“Six billion people working toward a goal together is much more effective than a few dozen scrabbling for themselves.”
In 2019, American author Blake Crouch posed three questions to six writers – How does it feel to change the world? How does anyone know at the moment of discovery where their work will ultimately lead? And should we let that uncertainty stop forward momentum, or do we roll the dice and let the chips fall where they may? Obsessed with rapid change and technological advancement, he curated six short stories by these writers into the collection known as FORWARD.
Of these six stories, my favourite is Emergency Skin by N.K. Jemison, of Broken Earth Trilogy fame. Her novelette sits firmly – which is a rarity – in the genre of solarpunk; crafting a civilisation of technology and nature working in tandem, of social and political equality.
In Emergency Skin, the civilisation of billionaires who escaped into space when the planet was near its end send back a scout to check on Earth’s state, and instead of finding a desolate hellscape, discover a flourishing world of community and technological advancement. Instead of succumbing to the end, the people of the world were able to come together in their hour of need and find a way to thrive alongside the environment and each other.

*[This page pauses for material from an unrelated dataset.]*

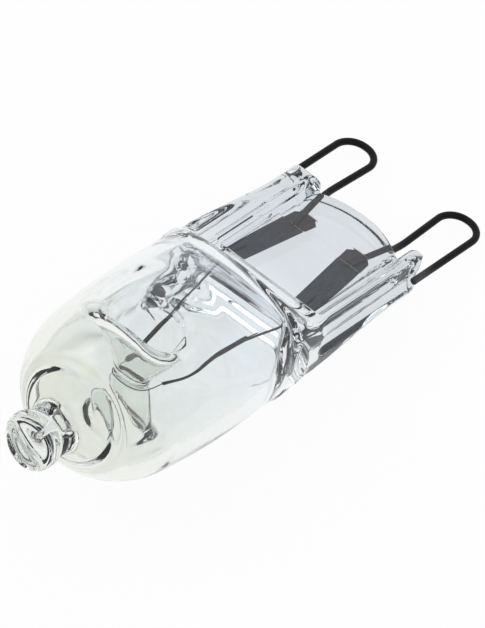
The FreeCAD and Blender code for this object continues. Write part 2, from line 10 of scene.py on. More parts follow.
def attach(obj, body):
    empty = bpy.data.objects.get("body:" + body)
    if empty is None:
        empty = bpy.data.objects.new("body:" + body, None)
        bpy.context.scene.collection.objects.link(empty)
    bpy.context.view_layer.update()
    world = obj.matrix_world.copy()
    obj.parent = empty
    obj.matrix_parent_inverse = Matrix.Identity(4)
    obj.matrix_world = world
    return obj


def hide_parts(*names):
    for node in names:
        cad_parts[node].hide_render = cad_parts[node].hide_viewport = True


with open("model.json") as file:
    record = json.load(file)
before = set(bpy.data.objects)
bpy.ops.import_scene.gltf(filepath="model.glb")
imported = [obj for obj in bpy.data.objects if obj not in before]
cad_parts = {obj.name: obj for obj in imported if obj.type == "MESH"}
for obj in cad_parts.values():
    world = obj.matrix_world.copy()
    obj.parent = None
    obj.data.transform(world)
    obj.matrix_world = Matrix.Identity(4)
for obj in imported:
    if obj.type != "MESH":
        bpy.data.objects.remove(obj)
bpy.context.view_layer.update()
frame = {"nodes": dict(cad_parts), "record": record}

# Lengths here are in mm in the lamp's own frame: X along the axis from the exhaust tip to the contact
# loops, Y across the pinch, Z square to it. The frame's mounts say how that frame lies. The glass is
# described by signed distances, below 0 inside, and a blend says how far two of them run together.
MM = 0.001
LOOP_REACH = 40.283
LOOP_MIDDLE = 4.5
LOOP_HEIGHT = 0.2

# Blown bulb: a round dome, then a barrel curve that the jaws close towards the pinch
BELLY_PLACE = 15.0
BELLY_RADIUS = 6.5
DOME_RADIUS = 6.2
BARREL_CURVE = 58.0
WALL = 0.95
FLANK = 5.9
PRESS_START = 17.6
PRESS_END = 22.4
JAW_CLEARANCE = 0.3
SPACE_CLEARANCE = 0.5
SLIT_HALF = 0.4
SLIT_WIDE = 4.0

# Waves left in the blown glass, which stop before the pinch: each surface's depth, and a turn that keeps
# the two patterns apart
OUTER_UNEVEN = 0.018
INNER_UNEVEN = 0.036
OUTER_TURN = 0.4
INNER_TURN = 2.1
WAVES_STOP = (17.0, 20.0)

# Exhaust tip: bead, collar and waist, a little out of round, and the closed bore of the tube inside
BEAD_MIDDLE = 1.35
BEAD_RADIUS = 2.08
BEAD_ROUND = 0.58
BEAD_FLAT = 0.2
COLLAR_MIDDLE = 2.95
COLLAR_RADIUS = 1.85
COLLAR_ROUND = 0.5
COLLAR_FLAT = 0.25
WAIST_RADIUS = 1.5
WAIST_END = 6.0
LOBES = 0.03
OVAL = 0.025
PIT_RADIUS = 0.7
PIT_PLACE = 0.2
PIT_SPREAD = 0.6
BORE_END = 1.9
BORE_START = 4.6
BORE_RADII = (0.12, 0.8)
BORE_OVERLAP = 1.0

# Ring of glass inside the dome, where the exhaust tube was joined
JOINT_PLACE = 5.35
JOINT_RADIUS = 3.5
JOINT_ROUND = 0.42

# Dimples: half sizes at the bridge, and how they grow towards the mouth (straight share, curved share)
DIMPLE_PLACE = 10.9
DIMPLE_WALL = 0.5
BRIDGE_HALF = 0.25
FOOT_WIDTH = 0.35
FOOT_LENGTH = 0.8
UPPER_WIDTH = (0.5, 1.4)
UPPER_LENGTH = (2.0, 1.1)
LOWER_WIDTH = 1.3
LOWER_LENGTH = 1.7
DIMPLE_SLOPE = 0.8

# Pinch: the pressed tube, its web and its rails
PINCH_HALF = 5.9
PINCH_START = 20.0
SHOULDER_END = 23.0
TUBE_BULGE = 0.48
RAIL_HALF = 2.35
RAIL_END = 33.933
WEB_START = 23.033
WEB_END = 34.333
WEB_ARCH = 6.8
WEB_HALF = 1.3
WEB_WIDE = 4.5
WEB_OVERLAP = 0.4
STEP_PLACES = (29.333, 31.033)
STEP_DEPTH = 0.16
STEP_EDGE = 0.05
CREST = 5.45
BROAD_FOOT = 3.3
BROAD_CREST = 3.9
BROAD_LEVEL = 0.7
END_HEIGHT = 0.8
END_ROUND = 1.1
END_CLEARANCE = 5
END_CLEAR = (28.0, 31.0)

# Bevels of the rails' outer edges: start, end, depth
BROAD_BEVEL = (21.5, 32.0, 1.05)
SLIM_BEVEL = (30.0, 33.5, 0.6)

# Channels in the rails' outer sides: start, end, lower edge, upper edge, depth
SLOT = (22.833, 30.533, 1.0, 2.2, 0.3)
GROOVE = (22.933, 40.0, -1.15, 0.8, 0.4)

# Round marks that the jaws leave in the rails' outer sides: place and height
PRESS_MARKS = ((32.1, 1.35), (33.5, 0.6))
MARK_RADIUS = 0.64
MARK_STAND = 0.5

# Grid lines that the glass is meshed on: runs of start, end and step
OUTER_ALONG = ((0.2, 4.4, 0.15), (4.4, 20.0, 0.26), (20.0, 34.7, 0.14))
OUTER_ACROSS = ((-6.9, 6.9, 0.17),)
INNER_ALONG = ((1.6, 5.0, 0.15), (5.0, 17.0, 0.27), (17.0, 23.1, 0.17))
INNER_ACROSS = ((-6.0, 6.0, 0.2),)
INNER_UP = ((-6.0, -1.2, 0.22), (-1.2, 1.2, 0.12), (1.2, 6.0, 0.22))
OUTER_STEP = 0.17
INNER_STEP = 0.2
SLOPE_STEP = 1e-4
LEAST_SLOPE = 0.05
RELAX_ROUNDS = 3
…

With six science fiction stories, the FORWARD collection spans from a take on random number generators in casinos by The Martian writer Andy Weir, to a stunning piece on grief at the end of the world, when you’re tasked with saving the last genetic samples of plants from across the planet by Veronica Roth, creator of Divergent.
The climate crisis and themes of sustainability are consistently prevalent in science fiction, but they tend to be displayed in the mournful longings of dystopian survivors who regret what they have lost; however it is Emergency Skin that offers a new take, a hopeful take, on what could be if humanity only comes together to forge it (and billionaires are eradicated once and for all).